Even before the
protagonist of the television series Breaking Bad took the Heisenberg alias,
the viewer either knew where he stands (how
he feels about something), or what he is doing (or planning to do), but never both!
This seems to me to have
a remarkable real-world resonance. Conjugate
variables and Heisenberg’s uncertainty
principle may well be topics high on the agenda at 1600 Pennsylvania
Avenue. Hohenzollernstrasse 110 in Munich, just 150 metres from my flat, was home
to the eminent physicist in the 1920s.
Werner Heisenberg was awarded the Nobel Prize in Physics for 1932 ‘for the creation of quantum mechanics’. He was a
principal scientist in the Nazi nuclear weapon project during World
War II. Heisenberg had arrived in
Munich in 1919 to fight the Bavarian Soviet Republic established a year earlier.

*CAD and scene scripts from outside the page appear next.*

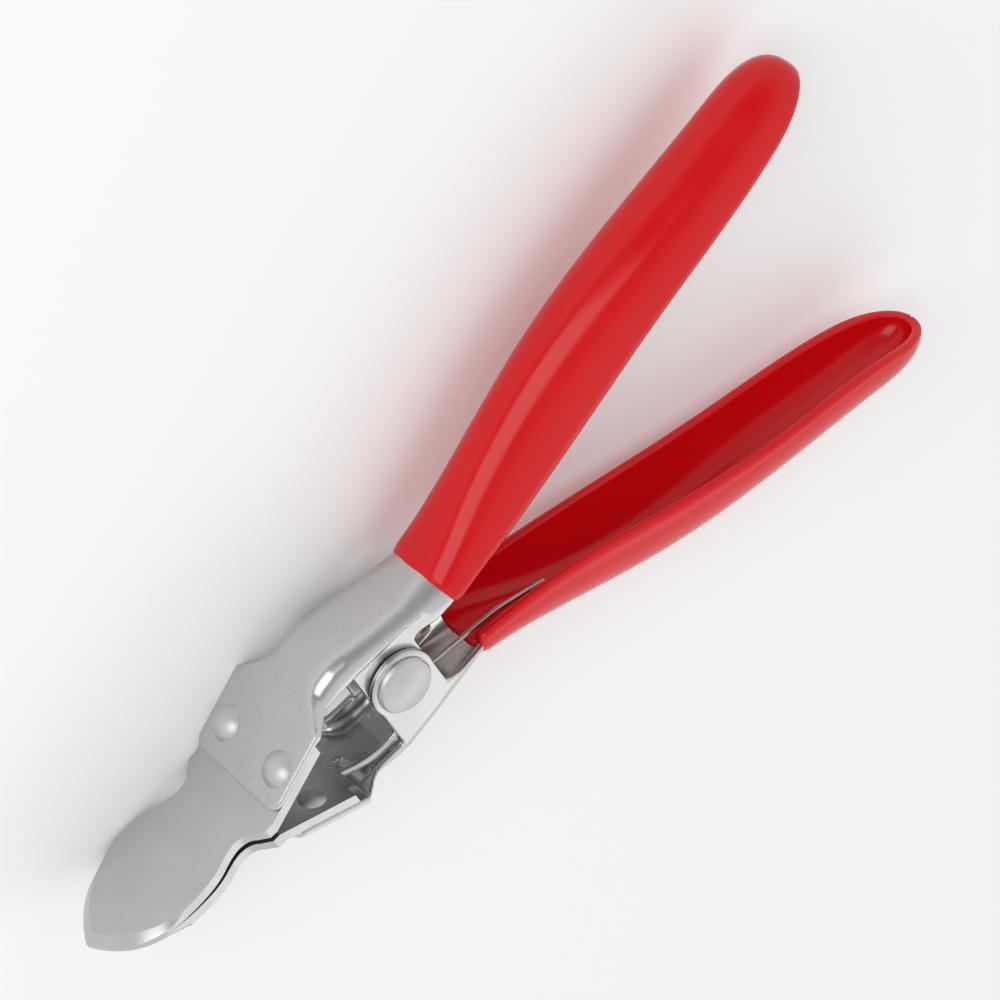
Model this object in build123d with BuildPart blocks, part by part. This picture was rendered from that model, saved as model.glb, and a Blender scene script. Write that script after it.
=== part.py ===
"""Sprung farrier's nipper with two stamped steel halves, in millimetres.

X runs along the tool, positive towards the handle ends.  Y is the direction in which
the jaws open.  Z is the pivot axis.  The origin is the middle of the pivot.
The upper half (positive y) is drawn.  The lower half is the same set of pieces turned
half a turn about X.  Squeezing the handles opens the jaws.
"""
from build123d import *
import math
import os

# Sheet metal, coating and clearances
SHEET = 1.4
VINYL = 0.8
SLIDE_GAP = 0.15
PIVOT_PLAY = 0.05

# Half-widths of the channel: outer face of the outer cheek and of the inner cheek
OUTER_CHEEK = 8.6
INNER_CHEEK = OUTER_CHEEK - SHEET - SLIDE_GAP

# Nose plate that carries the blade
NOSE_SLOPE = 24.8
NOSE_FRONT = -33.8
NOSE_FRONT_HEIGHT = 4.87
NOSE_REAR = -19.2
NOSE_HALF = 13.1
NOSE_CORNER = 2.4

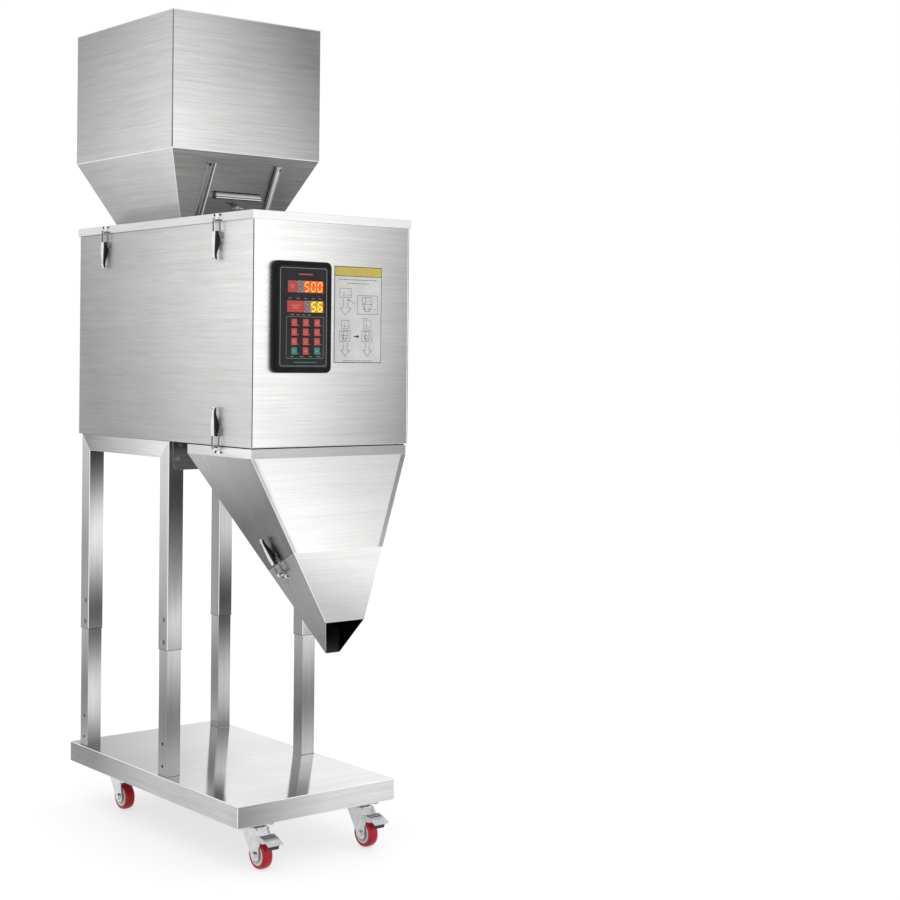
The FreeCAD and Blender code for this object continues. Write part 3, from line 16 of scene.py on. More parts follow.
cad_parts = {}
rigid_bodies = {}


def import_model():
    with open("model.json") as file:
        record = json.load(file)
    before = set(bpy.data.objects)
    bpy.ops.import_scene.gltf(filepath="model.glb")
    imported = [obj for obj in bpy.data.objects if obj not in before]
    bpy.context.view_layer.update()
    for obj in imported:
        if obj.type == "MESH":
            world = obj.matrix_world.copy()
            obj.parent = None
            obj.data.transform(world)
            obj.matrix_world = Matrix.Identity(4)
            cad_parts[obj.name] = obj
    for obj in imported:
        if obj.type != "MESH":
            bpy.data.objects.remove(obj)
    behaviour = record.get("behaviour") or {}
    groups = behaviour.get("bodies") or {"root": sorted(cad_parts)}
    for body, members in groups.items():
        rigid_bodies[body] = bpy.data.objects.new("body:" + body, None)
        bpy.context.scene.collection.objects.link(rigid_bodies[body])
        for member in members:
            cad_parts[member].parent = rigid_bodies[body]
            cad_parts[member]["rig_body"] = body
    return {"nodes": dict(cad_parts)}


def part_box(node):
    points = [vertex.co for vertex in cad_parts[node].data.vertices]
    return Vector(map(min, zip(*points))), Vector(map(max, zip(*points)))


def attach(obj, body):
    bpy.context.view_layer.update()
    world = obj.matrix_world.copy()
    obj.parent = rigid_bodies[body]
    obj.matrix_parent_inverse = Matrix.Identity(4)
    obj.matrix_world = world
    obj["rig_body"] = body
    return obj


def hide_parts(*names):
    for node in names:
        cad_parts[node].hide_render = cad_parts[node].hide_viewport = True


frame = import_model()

log = logging.getLogger("filling_machine")

MM = 0.001
FRONT_Y = -0.358
LID_TOP_Z = 1.3502
CABINET_Z = 0.869
Colour = tuple[float, float, float, float]
Pair = tuple[float, float]


def grey(level: float) -> Colour:
    """A neutral colour of one level."""
    return (level, level, level, 1.0)


class Grain(Enum):
    """Which way the brushing runs: the direction and frequency of three noise coordinates."""

    LEVEL = ((9.0, 0.0, 0.0), (0.0, 9.0, 0.0), (0.0, 0.0, 520.0))
    UPRIGHT = ((620.0, 0.0, 0.0), (0.0, 620.0, 0.0), (0.0, 0.0, 7.0))
    LENGTHWISE = ((420.0, 0.0, 0.0), (0.0, 9.0, 0.0), (0.0, 0.0, 9.0))
    LEANING = ((9.0, 0.0, 0.0), (0.0, 460.0, -76.0), (0.0, 0.0, 11.0))
    SWEPT = ((5.0, 0.0, 0.0), (0.0, 240.0, 0.0), (0.0, 0.0, 9.0))


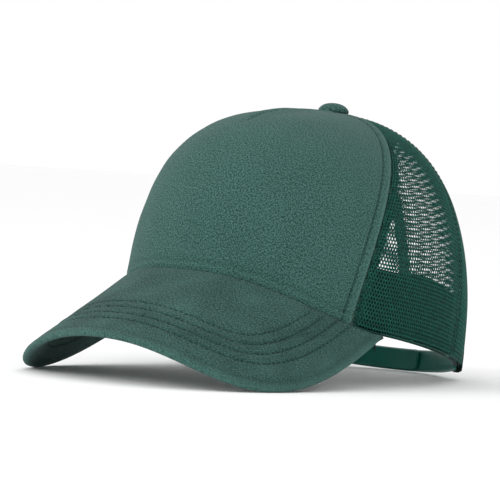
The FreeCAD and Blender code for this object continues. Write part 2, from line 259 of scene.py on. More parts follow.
# %% Light
def soft_light(name, place, energy, size):
    """A large square lamp aimed at the cap."""
    lamp = bpy.data.objects.new(name, bpy.data.lights.new(name, "AREA"))
    lamp.data.energy = energy
    lamp.data.size = size
    lamp.location = place
    lamp.rotation_euler = (Vector(place) - Vector((0, 0, 0.06))).to_track_quat("Z", "Y").to_euler()
    bpy.context.scene.collection.objects.link(lamp)


soft_light("key_light", (-0.9, -1.7, 1.0), 15.0, 1.1)
soft_light("fill_light", (1.7, -0.9, 0.7), 4.0, 1.4)
world = bpy.data.worlds.new("studio")
world.use_nodes = True
world.node_tree.nodes["Background"].inputs["Color"].default_value = (1.0, 1.0, 1.0, 1.0)
world.node_tree.nodes["Background"].inputs["Strength"].default_value = 1.0
bpy.context.scene.world = world

# %% [markdown]
# ## Finishes
# Each finish is a small tree of nodes. Cloth is a plain colour broken by the heather of its yarns,
# by the twill that the threads make, and by a mark on each vertex: seams and folds are worn
# lighter, stitched grooves and creases get painted shade, and the brim's underside painted light.
# The weave follows the piece's own map in metres, and the heather is in space, so that both have
# their real size.


# %% Node helpers
def srgb(red, green, blue):
    """Screen colour, 0 to 255, as the light that a shader takes."""
    line = [v / 255.0 for v in (red, green, blue)]
    return tuple(v / 12.92 if v <= 0.04045 else ((v + 0.055) / 1.055) ** 2.4 for v in line) + (1.0,)


def add_node(material, kind, inputs, **settings):
    """Add a node: an input, by name or place, is a number, a colour or another node's output."""
    made = material.node_tree.nodes.new(kind)
    for name, value in settings.items():
        setattr(made, name, value)
    for name, value in inputs.items():
        if isinstance(value, bpy.types.NodeSocket):
            material.node_tree.links.new(value, made.inputs[name])
        else:
            made.inputs[name].default_value = value
    return made


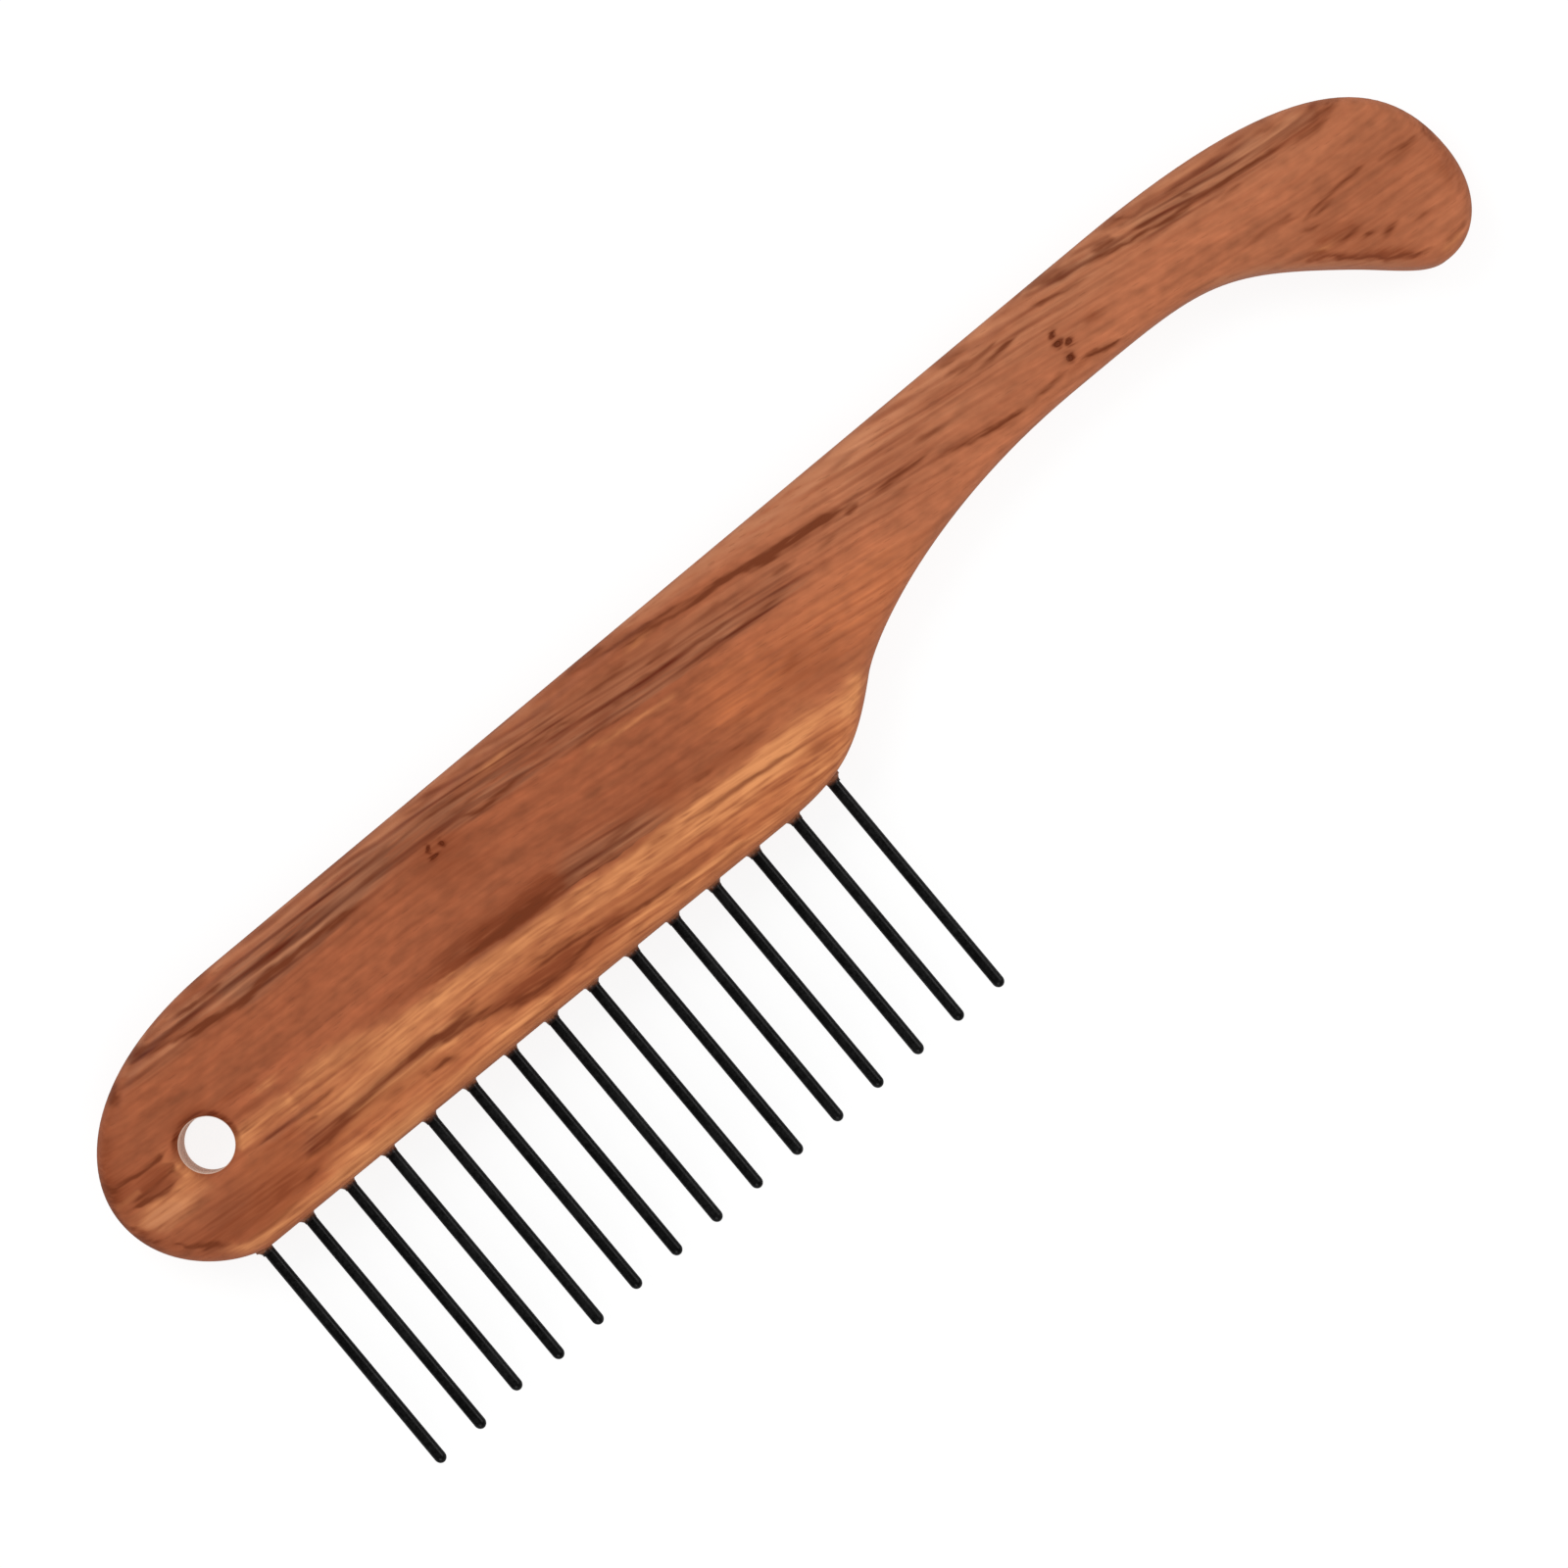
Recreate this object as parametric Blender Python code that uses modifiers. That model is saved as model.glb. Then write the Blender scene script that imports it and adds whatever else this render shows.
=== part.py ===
"""Wooden grooming comb with a row of coated steel pins, in metres, +Z up.

The comb lies on its back face. +X runs along the straight back edge towards the end of the grip, the
pins point along -Y, and the origin is on the resting face, under the middle of the overall box.

Places along the comb are measured from the nose of the head, and places across it are depths below
the back edge, as they would be marked out on the board.
"""

import math
from collections import namedtuple

import bmesh
import bpy
from mathutils import Vector
from mathutils.geometry import interpolate_bezier

# The board and its rounded edges.
THICKNESS = 0.0120
EDGE_ROUND = 0.0030

# The head: how deep it is at each end of the toothed edge, and its round nose.
HEAD_DEPTH_AT_NOSE = 0.0362
HEAD_DEPTH_AT_GRIP = 0.0370
NOSE_DEPTH = 0.0199
NOSE_BACK_RUN = 0.0328
NOSE_FRONT_RUN = 0.0152

# The grip, from the last pin to its end, with the hollow for the fingers and the bulb behind it.
GRIP_LENGTH = 0.1254
CORNER_BEFORE_LAST_PIN = 0.0095
NECK_AFTER_LAST_PIN = 0.0138
NECK_DEPTH = 0.0282
NECK_SLOPE = math.radians(-41.6)
WAIST_FROM_END = 0.0629
WAIST_DEPTH = 0.0158
BULB_FROM_END = 0.0212
BULB_DEPTH = 0.0277
BULB_SLOPE = math.radians(39.0)
HEEL_FROM_END = 0.0097
HEEL_DEPTH = 0.0356
END_DEPTH = 0.0230
END_BACK_RUN = 0.0479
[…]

Five
decades later he recalled those days as youthful fun, like “playing cops and
robbers and so on; it was nothing serious at all”. He just might have
understood ‘alternative facts’. Or he might have agreed with the Meet The Press interviewer Chuck Todd who rounded on the Counselor to the
President, Kellyanne Conway, and
retorted that "Alternative facts are not facts. They are falsehoods."